The whole justification for permitting the corporate executive to be selected by the stockholders is that the executive is an agent serving the interests of his principal. This justification disappears when the corporate executive imposes taxes and spends the proceeds for “social” purposes. He becomes in effect a public employee, a civil servant, even though he remains in name an employee of a private enterprise. On grounds of political principle, it is intolerable that such civil servants — insofar as their actions in the name of social responsibility are real and not just window-dressing — should be selected as they are now. If they are to be civil servants, then they must be elected through a political process.

That would shake things up at the BRT.

Both the BRT’s statement and some of the comments made by the CEOs who signed it were, implicitly or explicitly, apologetic or defensive and, eventually, will prove counterproductive.  Fifty years ago, Friedman explained why.

Speeches by businessmen on social responsibility . . . may gain them kudos in the short run. But it helps to strengthen the already too prevalent view that the pursuit of profits is wicked and immoral and must be curbed and controlled by external forces.

Puzder showed little sympathy for the supposed wickedness of the pursuit of profits, a notion as prevalent now as it was back then:

In reality, corporations do enormous social good precisely by seeking to generate returns for shareholders. They give investors a way of putting money into promising businesses without risking personal liability for the businesses’ broader obligations, such as debts and lawsuits.
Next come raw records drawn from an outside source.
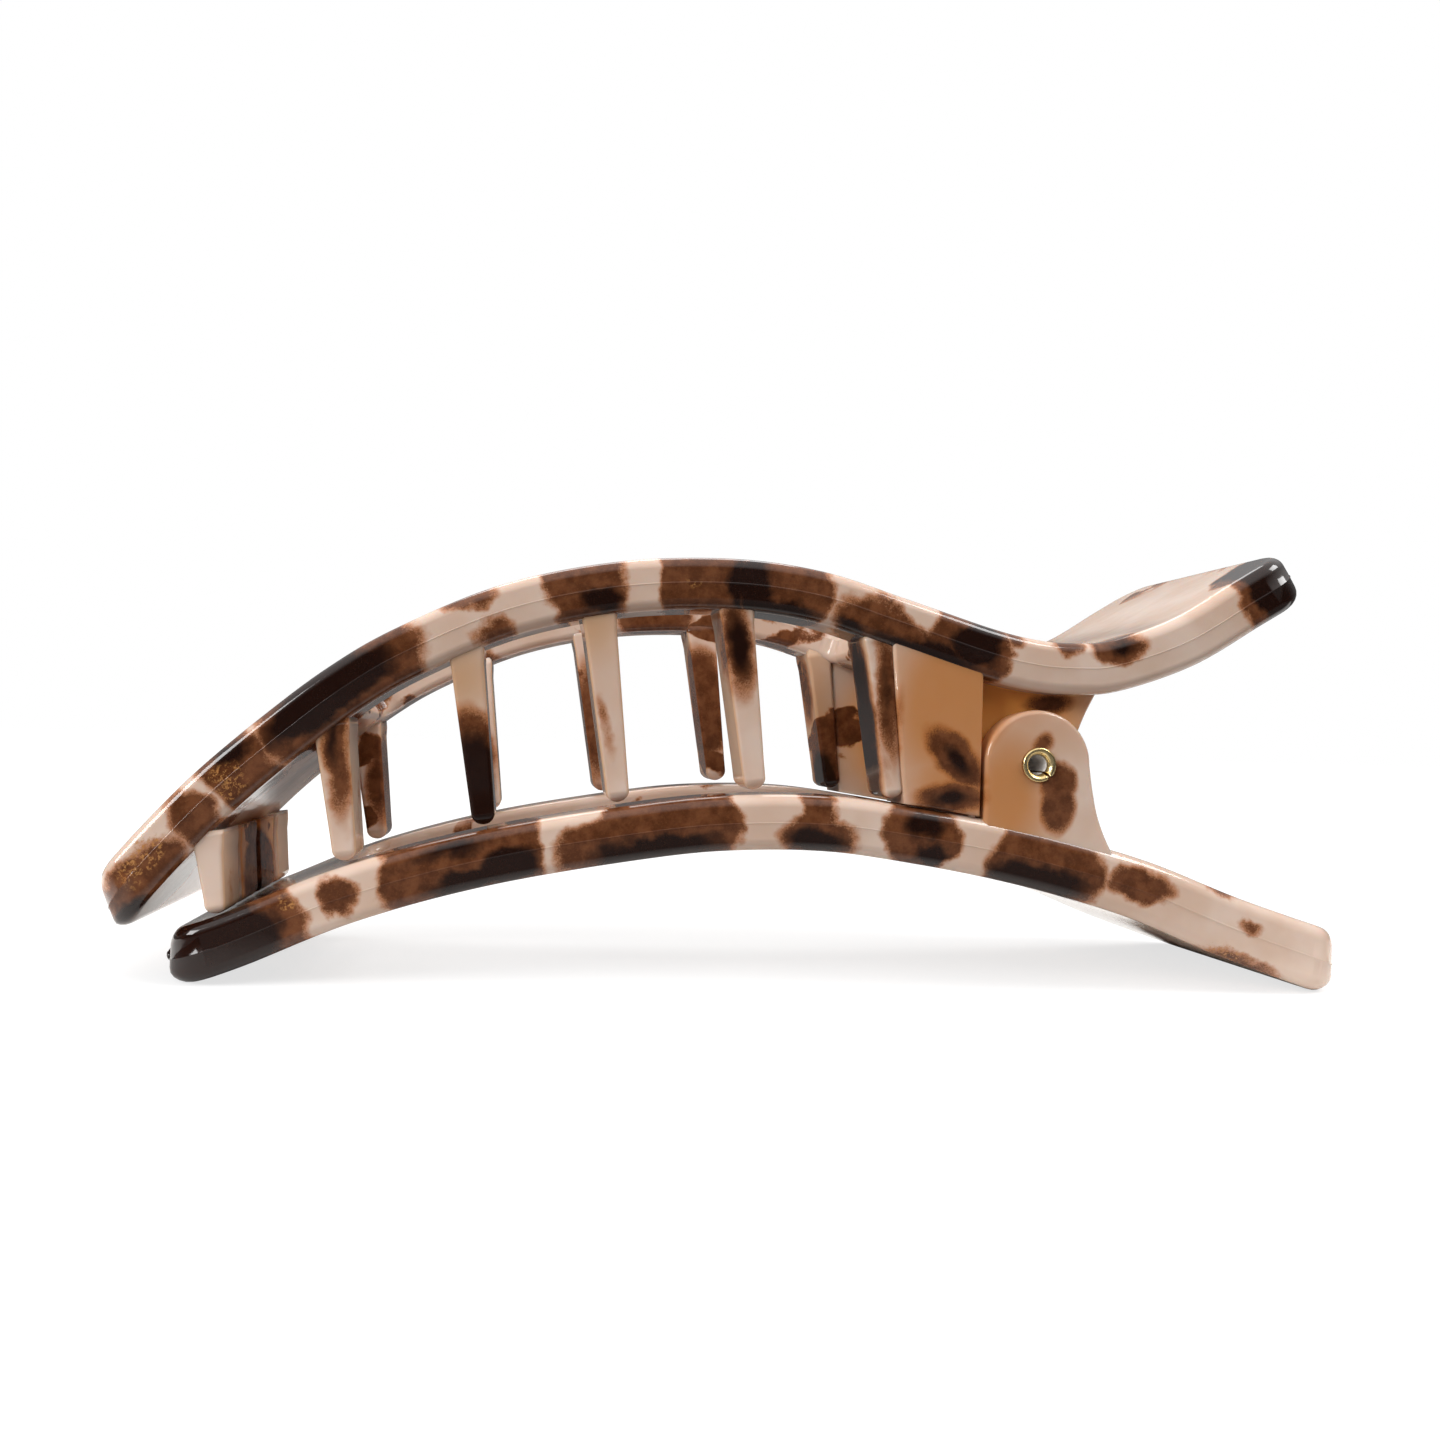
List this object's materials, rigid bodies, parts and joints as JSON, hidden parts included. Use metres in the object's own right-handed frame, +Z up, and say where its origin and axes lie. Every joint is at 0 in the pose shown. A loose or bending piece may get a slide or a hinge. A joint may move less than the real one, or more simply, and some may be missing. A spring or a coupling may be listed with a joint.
{
  "type": "hair claw clip",
  "caption": "Long flat hair claw clip: an arched toothed upper jaw with a raised thumb lever, hinged on a metal tube over a slim curved lower jaw and held shut by a torsion spring.",
  "frame": {"origin": "centre of the clip's bounding box, on the plane the lower jaw's two ends rest on", "axes": "+X from the jaw tips to the thumb ends, +Y across the clip along the hinge tube, +Z up from the lower jaw to the upper jaw"},
  "size_m": [0.1161, 0.028, 0.0421],
  "materials": {
    "jaw_plastic": "polished cellulose-acetate look, cream with brown tortoiseshell blotches",
    "tooth_plastic": "the same polished plastic where brown blotches dominate",
    "hinge_brass": "thin rolled brass, polished",
    "spring_steel": "bright drawn spring wire"
  },
  "bodies": {
    "lower_jaw": {"lower_tip_plate": "jaw_plastic", "lower_rail_near": "jaw_plastic", "lower_rail_far": "jaw_plastic", "lower_tail": "jaw_plastic", "lower_lug_near": "jaw_plastic", "lower_lug_far": "jaw_plastic", "hinge_tube": "hinge_brass", "torsion_spring": "spring_steel"},
    "upper_jaw": {"upper_tip_plate": "jaw_plastic", "upper_rail_near": "jaw_plastic", "upper_rail_far": "jaw_plastic", "thumb_lever": "jaw_plastic", "upper_lug_near": "jaw_plastic", "upper_lug_far": "jaw_plastic", "centre_tooth": "tooth_plastic", "near_tooth_1": "tooth_plastic", "near_tooth_2": "tooth_plastic", "near_tooth_3": "tooth_plastic", "near_tooth_4": "tooth_plastic", "near_tooth_5": "tooth_plastic", "near_tooth_6": "tooth_plastic", "far_tooth_1": "tooth_plastic", "far_tooth_2": "tooth_plastic", "far_tooth_3": "tooth_plastic", "far_tooth_4": "tooth_plastic", "far_tooth_5": "tooth_plastic", "far_tooth_6": "tooth_plastic", "comb_tooth_1": "tooth_plastic", "comb_tooth_2": "tooth_plastic"}
  },
  "joints": [
    {"name": "jaw_hinge", "type": "hinge", "parent": "lower_jaw", "child": "upper_jaw", "pos_m": [0.0266, 0, 0.0212], "axis": [0, 1, 0], "range_deg": [0, 46], "stiffness_Nm_per_rad": 0.08, "springref_deg": -40.11, "deforming": ["torsion_spring"]}
  ]
}
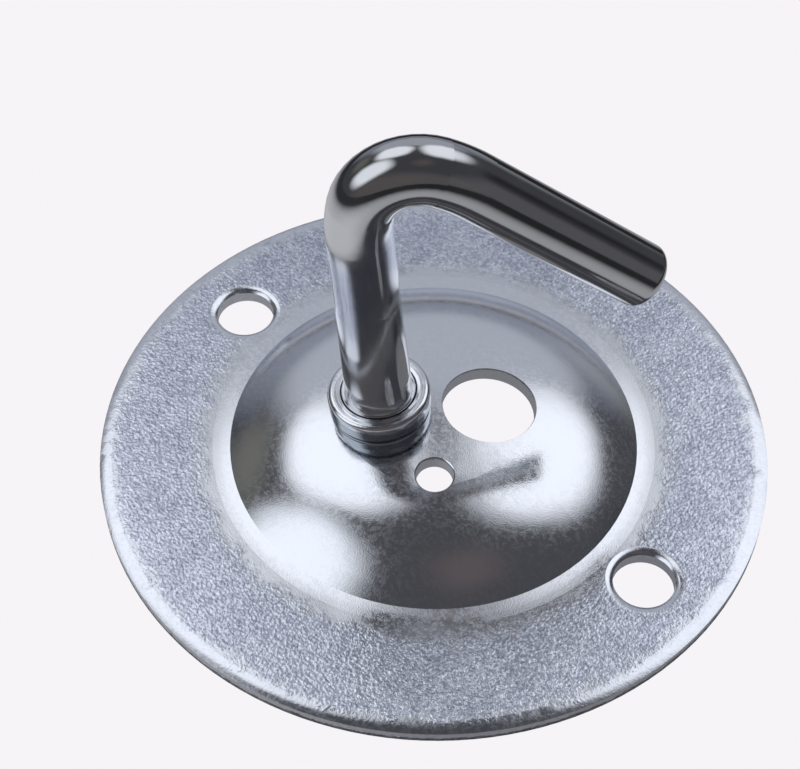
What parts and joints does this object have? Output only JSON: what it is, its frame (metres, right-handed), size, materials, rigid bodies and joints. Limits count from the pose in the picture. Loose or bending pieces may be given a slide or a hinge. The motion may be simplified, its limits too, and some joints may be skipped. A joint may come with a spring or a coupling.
{
  "type": "ceiling hook plate",
  "caption": "Domed round steel hook plate for a ceiling conduit box, with an open bent-bar hook that swivels in a riveted bush.",
  "frame": {"origin": "centre of the flange's flat underside, which is the face that closes the box", "axes": "+Z out of the dome towards the hook, the way the load pulls; +X along the line of the two fixing holes; the hook's arm points at 45 degrees between +X and +Y"},
  "size_m": [0.065, 0.065, 0.0407],
  "materials": {
    "zinc_plate": "grainy electro-zinc on pressed steel, satin",
    "bright_zinc": "smooth bright zinc",
    "bright_bar": "drawn bar, bright zinc, near mirror"
  },
  "bodies": {
    "plate": {"dome_plate": "zinc_plate", "seat_washer": "bright_zinc", "swivel_bush": "bright_zinc"},
    "hook": {"hook": "bright_bar", "thrust_washer": "zinc_plate"}
  },
  "joints": [
    {"name": "hook_swivel", "type": "hinge", "parent": "plate", "child": "hook", "pos_m": [-0.00359, -0.00359, 0.00633], "axis": [-0.0479, -0.0479, 0.9977], "continuous": true}
  ]
}
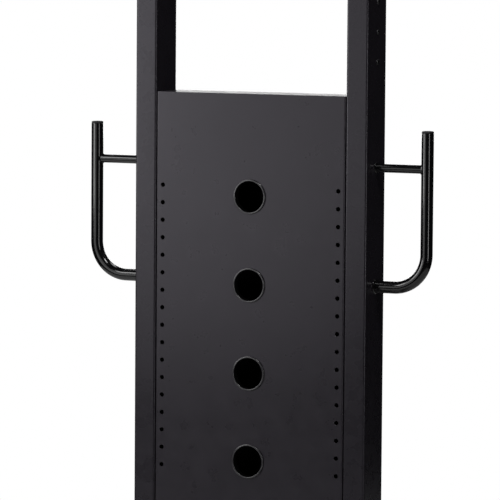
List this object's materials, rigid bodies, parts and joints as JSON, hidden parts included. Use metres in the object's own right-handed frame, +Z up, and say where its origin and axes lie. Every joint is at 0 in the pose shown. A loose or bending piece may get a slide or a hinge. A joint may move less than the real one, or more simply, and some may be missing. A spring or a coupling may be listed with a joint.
{
  "type": "power tower",
  "caption": "Free-standing two-post tower with a ported panel box, J-shaped side handles, a pull-up bar, and a base on levelling feet and transport wheels.",
  "frame": {"origin": "on the floor, in the middle of the base, between the two uprights", "axes": "+Z up, -Y to the front where the user stands and the pull-up bar reaches, +X to the right seen from the front"},
  "size_m": [1.0136, 1.1, 2.0843],
  "materials": {
    "frame_coat": "satin powder coat, dark charcoal",
    "panel_coat": "satin powder coat, dark charcoal",
    "gloss_black": "gloss black",
    "rim_black": "semi-gloss black",
    "black_steel": "black oxide, oiled",
    "zinc_steel": "zinc plated",
    "black_plastic": "fine grained, black",
    "grip_rubber": "ribbed, matte black",
    "foot_rubber": "matte black",
    "wheel_rubber": "matte dark grey"
  },
  "bodies": {
    "frame": {"left_upright": "frame_coat", "left_upright_extension": "frame_coat", "left_splice_sleeve": "zinc_steel", "left_splice_screw_1": "black_steel", "left_splice_screw_2": "black_steel", "left_splice_screw_3": "black_steel", "left_upright_cap": "black_plastic", "right_upright": "frame_coat", "right_upright_extension": "frame_coat", "right_splice_sleeve": "zinc_steel", "right_splice_screw_1": "black_steel", "right_splice_screw_2": "black_steel", "right_splice_screw_3": "black_steel", "right_upright_cap": "black_plastic", "front_panel": "panel_coat", "rear_panel": "panel_coat", "panel_lid": "panel_coat", "panel_floor": "panel_coat", "left_hole_strip": "black_steel", "right_hole_strip": "black_steel", "port_rim_1": "rim_black", "port_rim_2": "rim_black", "port_rim_3": "rim_black", "port_rim_4": "rim_black", "left_handle_tube": "gloss_black", "left_handle_stay": "gloss_black", "left_handle_cap": "black_plastic", "right_handle_tube": "gloss_black", "right_handle_stay": "gloss_black", "right_handle_cap": "black_plastic", "front_base_beam": "frame_coat", "front_left_beam_cap": "black_plastic", "front_right_beam_cap": "black_plastic", "rear_base_beam": "frame_coat", "rear_left_beam_cap": "black_plastic", "rear_right_beam_cap": "black_plastic", "centre_base_beam": "frame_coat", "left_base_rail": "frame_coat", "left_upright_shoe": "frame_coat", "left_wheel_axle": "zinc_steel", "left_wheel_bracket": "black_steel", "right_base_rail": "frame_coat", "right_upright_shoe": "frame_coat", "right_wheel_axle": "zinc_steel", "right_wheel_bracket": "black_steel", "top_cross_beam": "frame_coat", "pull_up_bar": "gloss_black", "left_bar_grip": "grip_rubber", "left_bar_cap": "black_plastic", "left_bar_arm": "frame_coat", "right_bar_grip": "grip_rubber", "right_bar_cap": "black_plastic", "right_bar_arm": "frame_coat"},
    "front_left_foot": {"front_left_levelling_foot": "foot_rubber"},
    "front_right_foot": {"front_right_levelling_foot": "foot_rubber"},
    "rear_left_foot": {"rear_left_levelling_foot": "foot_rubber"},
    "rear_right_foot": {"rear_right_levelling_foot": "foot_rubber"},
    "left_wheel": {"left_wheel": "wheel_rubber"},
    "right_wheel": {"right_wheel": "wheel_rubber"}
  },
  "joints": [
    {"name": "front_left_foot_travel", "type": "slide", "parent": "frame", "child": "front_left_foot", "axis": [0, 0, -1], "range_m": [-0.01, 0.015]},
    {"name": "front_right_foot_travel", "type": "slide", "parent": "frame", "child": "front_right_foot", "axis": [0, 0, -1], "range_m": [-0.01, 0.015]},
    {"name": "rear_left_foot_travel", "type": "slide", "parent": "frame", "child": "rear_left_foot", "axis": [0, 0, -1], "range_m": [-0.01, 0.015]},
    {"name": "rear_right_foot_travel", "type": "slide", "parent": "frame", "child": "rear_right_foot", "axis": [0, 0, -1], "range_m": [-0.01, 0.015]},
    {"name": "left_wheel_spin", "type": "hinge", "parent": "frame", "child": "left_wheel", "pos_m": [-0.3, 0.5125, 0.0415], "axis": [1, 0, 0], "continuous": true},
    {"name": "right_wheel_spin", "type": "hinge", "parent": "frame", "child": "right_wheel", "pos_m": [0.3, 0.5125, 0.0415], "axis": [1, 0, 0], "continuous": true}
  ]
}
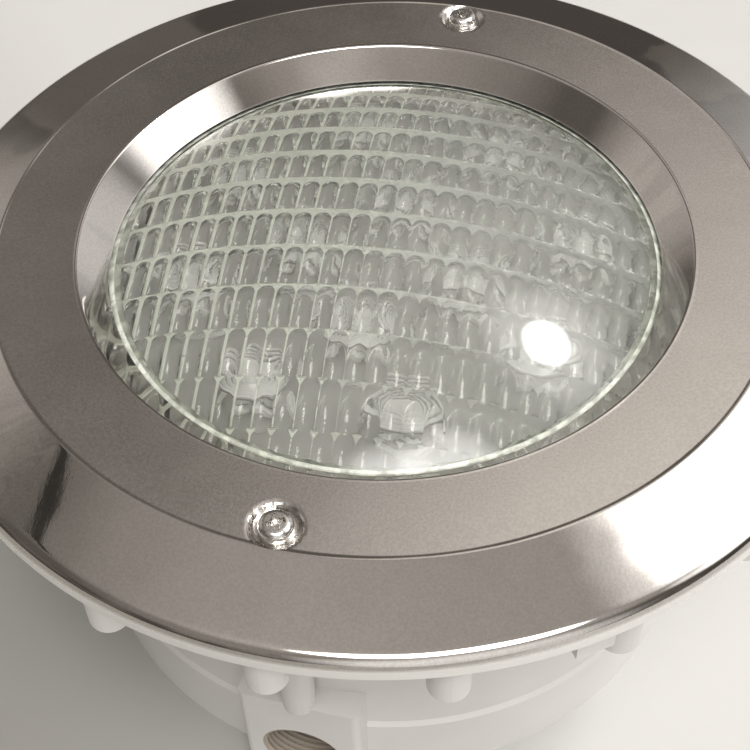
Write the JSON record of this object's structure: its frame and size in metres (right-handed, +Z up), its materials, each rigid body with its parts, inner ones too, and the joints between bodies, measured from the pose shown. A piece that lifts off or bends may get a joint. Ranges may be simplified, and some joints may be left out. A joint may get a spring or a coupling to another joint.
{
  "type": "underwater pool light",
  "caption": "Round flush-mounted underwater light: steel face ring, domed prismatic glass lens and LED lamp unit in a plastic wall niche.",
  "frame": {"origin": "centre of the niche's base, on the lamp's axis", "axes": "+Z up the lamp's axis towards the lens; -Y out of the conduit port"},
  "size_m": [0.291, 0.291, 0.1515],
  "materials": {
    "steel_polished": "mirror-polished bevels with a finely brushed flat band",
    "steel_screw": "bright turned stainless",
    "abs_white": "glossy moulded white",
    "carrier_grey": "moulded grey",
    "shell_grey": "moulded light grey",
    "silicone_clear": "translucent pale silicone",
    "rubber_black": "matt black",
    "brass": "turned brass",
    "lens_glass": "clear pressed glass with a faint green tint",
    "optic_clear": "clear moulded acrylic",
    "plate_grey": "satin grey",
    "led_package": "white ceramic with a yellow phosphor",
    "holder_white": "white moulded",
    "pad_blue": "soft matt pad",
    "sink_aluminium": "die-cast, satin",
    "board_green": "solder-masked board",
    "ferrite": "dark ferrite",
    "sleeve_black": "shrink sleeve",
    "chip_black": "moulded epoxy",
    "terminal_blue": "moulded nylon",
    "lead_white": "silicone insulation"
  },
  "bodies": {
    "niche": {"niche_housing": "abs_white", "screw_inserts": "brass", "flange_gasket": "rubber_black", "clamp_ring": "abs_white", "clamp_screws": "steel_screw"},
    "lamp_unit": {"face_ring": "steel_polished", "front_lens": "lens_glass", "lens_gasket": "silicone_clear", "lamp_carrier": "carrier_grey", "lamp_clips": "steel_screw", "clip_screws": "steel_screw", "lamp_shell": "shell_grey", "rear_cap_seal": "rubber_black", "rear_cap": "shell_grey", "rear_cap_screws": "steel_screw", "gland_body": "brass", "gland_seal": "rubber_black", "gland_nut": "brass", "led_plate": "plate_grey", "plate_screws": "steel_screw", "led_emitters": "led_package", "optic_holders": "holder_white", "led_optics": "optic_clear", "thermal_pad": "pad_blue", "heat_sink": "sink_aluminium", "board_posts": "brass", "driver_board": "board_green", "board_screws": "steel_screw", "driver_inductor": "ferrite", "driver_capacitors": "sleeve_black", "driver_rectifier": "chip_black", "driver_terminals": "terminal_blue", "lead_wires": "lead_white"},
    "near_washer": {"screw_washer_near": "steel_screw"},
    "near_screw": {"face_screw_near": "steel_screw"},
    "far_washer": {"screw_washer_far": "steel_screw"},
    "far_screw": {"face_screw_far": "steel_screw"}
  },
  "joints": [
    {"name": "lamp_lift", "type": "slide", "parent": "niche", "child": "lamp_unit", "axis": [0, 0, 1], "range_m": [0, 0.15]},
    {"name": "near_washer_rise", "type": "slide", "parent": "lamp_unit", "child": "near_washer", "axis": [0, 0, 1], "range_m": [0, 0.0144]},
    {"name": "near_screw_turn", "type": "hinge", "parent": "near_washer", "child": "near_screw", "pos_m": [0, -0.112, 0.1403], "axis": [0, 0, 1], "range_deg": [0, 6480]},
    {"name": "far_washer_rise", "type": "slide", "parent": "lamp_unit", "child": "far_washer", "axis": [0, 0, 1], "range_m": [0, 0.0144]},
    {"name": "far_screw_turn", "type": "hinge", "parent": "far_washer", "child": "far_screw", "pos_m": [0, 0.112, 0.1403], "axis": [0, 0, 1], "range_deg": [0, 6480]}
  ],
  "couplings": [
    {"joint": "near_screw_turn", "follows": "near_washer_rise", "rad_per_m": 7854},
    {"joint": "far_screw_turn", "follows": "far_washer_rise", "rad_per_m": 7854}
  ]
}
By limiting investors’ exposure to the risks of business failure, the corporate structure has been overwhelmingly successful in generating the investment required for economic growth and increasing standards of living.

Indeed.

It would be too easy to dismiss the CEOs who signed the BRT’s statement as another generation of “useful idiots.” Quite a few of them will be shrewder than that, convinced that they can play stakeholder capitalism to their advantage. But even if they are correct, the result will be a country that is poorer and less free than it should be.